I am working with TCGA data and I would like to divide cases into different groups with different activity levels of given transcription factors. Then I would like to perform for e.g. differrential expression analysis. Recently I learned about ISMARA web-tool which estimates TF activity using the expression levels of it's targer genes but it requires raw sequencing data which are not freely available in TCGA database. I think that it can be done using counts data but I do not know any tools for this. Can you tell me what can I use? Any R packages?
Ewentually, what can I use to find target genes of transcription factors?
Gene expression is normalized, and lost many information from raw data. You can't get peak of the read from gene expression value. So I think raw fastq, bam, or sam data is necessary for ISMARA.
There are many databases contain the target genes of transcription factor, TRANSFAC, JASPAR, and HOCOMOCO.
Why is information lost after normalization? Most tools calculate a single scaling factor so data distributon and size relationships between genes remain untouched. Also, I do not think that any of the databases you list contain target genes, they contain curated DNA motifs, nothing more.
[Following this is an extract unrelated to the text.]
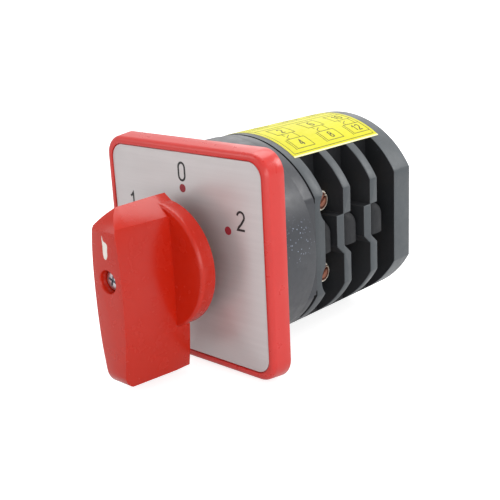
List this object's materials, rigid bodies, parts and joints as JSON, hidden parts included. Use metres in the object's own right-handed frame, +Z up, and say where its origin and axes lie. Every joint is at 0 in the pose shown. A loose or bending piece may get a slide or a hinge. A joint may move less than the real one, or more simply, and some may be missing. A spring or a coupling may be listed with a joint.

After normalization, we have a expression value named FPKM, RPKM, or RSEM. But we lost the information about which part of the gene have more reads, or which part of the gene have less reads. But peak is very important in transcription factor banding analysis.
These databases are well-known TF target databases, I have used them before.
You can use ARACNe and VIPER to estimate TF activity from expression data. The former builds a network of regulated genes and it was already run on most TCGA data. VIPER itself is accessible in a R package.